Think what would happen if I was good at chemistry class. Where would I be now? Well instead of typing this article at 2:30AM in the morning, I would be jumping out of an RV stuck in the New Mexican desert only armed with my glasses and my underwear.
5. Don’t ever trust overly nice people who work in food service.
“He seems nice. And he told us about the new spicy chicken tacos they’re going start severing next month.”
Look at “good” Gustavo Fring. As the owner of several Los Pollos Hermanos restaurants in the Southwestern United States, he’s the nicest man ever. He loves Chilean cooking, playing golf with his superiors from the German home office, and runs his restaurants like a tight ship.
“He seems nice. And he told us if we cross him in his meth distribution business,
he’s going go kill us all with a boxer cutter!”
Then look at “bad” Gustavo Fringe (aka the real Gus). He wiped out an entire cartel, made an example to Walter and Jesse thanks to his friend Mr. Box Cutter and Mr. Victor, and distributed meth throughout the southwest through tubs of fried chicken batter. He did all of this while hiding in plain sight. Of course, when he left us, at least he went out with a bang and left nothing but a mark (and half of his face).
Which has taught me this. Be cautious of fast food workers that are overly polite. Which is why I don’t give my name at Chik-Fil-A (seriously why do need to know my name, I just want to clog my arteries), refuse to be called a “guest” at In-N-Out Burger, and ignore the pleas of “there’s only a three packet limit on honey mustard sauce, sir”.

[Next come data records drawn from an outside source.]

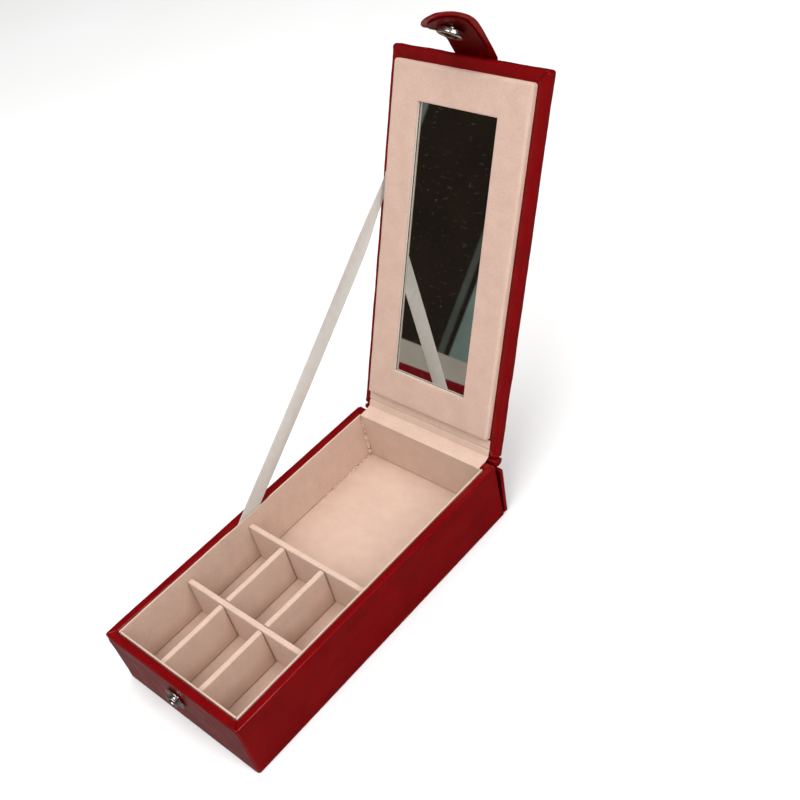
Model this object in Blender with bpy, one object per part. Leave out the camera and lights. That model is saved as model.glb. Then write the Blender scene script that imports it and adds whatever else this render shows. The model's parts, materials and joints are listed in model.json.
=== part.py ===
"""Leather jewellery case: a divided tray, a padded lid with a mirror, and a snap strap.

Units are metres, +Z is up. The origin is the centre of the tray's underside. +X is the right side,
-Y the front with the snap stud, and +Y the back, where the lid and the spine are hinged.
The lid, the strap and the spine are modelled closed, under empties on their hinge axes, and the
empties then turn them to the stored pose: lid open against its ribbon, strap in its own curl.
"""

import math

import bmesh
import bpy
from mathutils import Matrix

MM = 0.001

# Driving dimensions
CASE_WIDTH = 98 * MM
TRAY_LENGTH = 187 * MM
TRAY_HEIGHT = 36.2 * MM
LID_LENGTH = 189 * MM
LID_WIDTH = 93 * MM
LID_OPEN_ANGLE = math.radians(114.2)
HINGE_BEHIND_TRAY = 2.5 * MM
HINGE_HEIGHT = 37.2 * MM
SPINE_TILT = math.radians(4)
STRAP_LENGTH = 34.5 * MM
STRAP_WIDTH = 26.2 * MM
STRAP_FIRST_HEADING = math.radians(60)
SNAP_TURN = math.radians(18)
STUD_HEIGHT = 22 * MM

# Stock thicknesses and the air left between neighbours
LEATHER = 0.8 * MM
BOARD = 2.5 * MM
CARD = 1.1 * MM
GAP = 0.3 * MM
RIM = 2 * LEATHER + 2 * GAP + BOARD

# Tray inside
TURN_IN = 9.5 * MM
FLOOR_CARD = 2.0 * MM
LINING_DROP = 0.3 * MM
DIVIDER = 3.2 * MM
DIVIDER_DROP = 5.6 * MM
REAR_CROSS_Y = -1.8 * MM
FRONT_CROSS_Y = -45.1 * MM
LONG_DIVIDER_X = {"left": -15.2 * MM, "right": 13.2 * MM}

# Lid build, as distances from its inner face
LID_THICKNESS = 6.9 * MM
LID_BORDER = 12 * MM
PANEL_RISE = 3.8 * MM
PANEL_HALF_WIDTH = 41.6 * MM
PANEL_REAR = 9.5 * MM
PANEL_FRONT = 183 * MM
WINDOW_HALF_WIDTH = 24 * MM
WINDOW_REAR = 27.5 * MM
WINDOW_FRONT = 165.5 * MM
MIRROR_OVERLAP = 3 * MM
MIRROR_GLASS = 1.3 * MM
VELVET = 0.6 * MM

# Ribbon stay
RIBBON_WIDTH = 10 * MM
RIBBON_THICKNESS = 0.35 * MM
RIBBON_TRAY_Y = 1.7 * MM
RIBBON_LID_S = 119 * MM
RIBBON_TAIL = 9 * MM

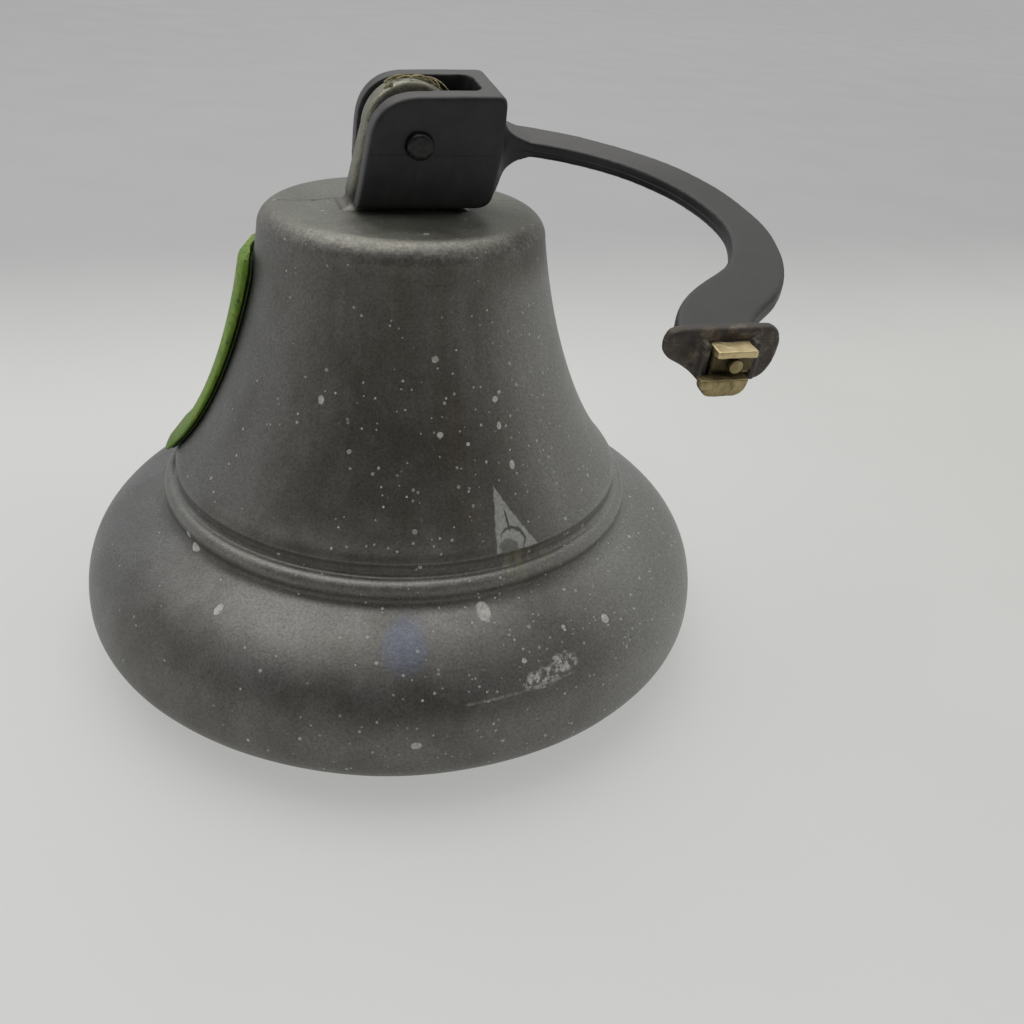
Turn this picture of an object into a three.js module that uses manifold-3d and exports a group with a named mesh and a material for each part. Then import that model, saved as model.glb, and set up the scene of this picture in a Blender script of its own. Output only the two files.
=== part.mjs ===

Oh sure, you’re just saying that because if I take more than three, I’ll uncover your distribution secret! I’m onto you. I’m onto you burger jockeys! (Especially you Johnny Rockets!)
Many unorthodox yet helpful things can be learned from this AMC show and many other programs on the television box. All it takes some overthinking and a bit of time and you can also catch many lessons that you were unaware of. Now if you excuse me, I have to call a local Home Depot for a replacement bathtub.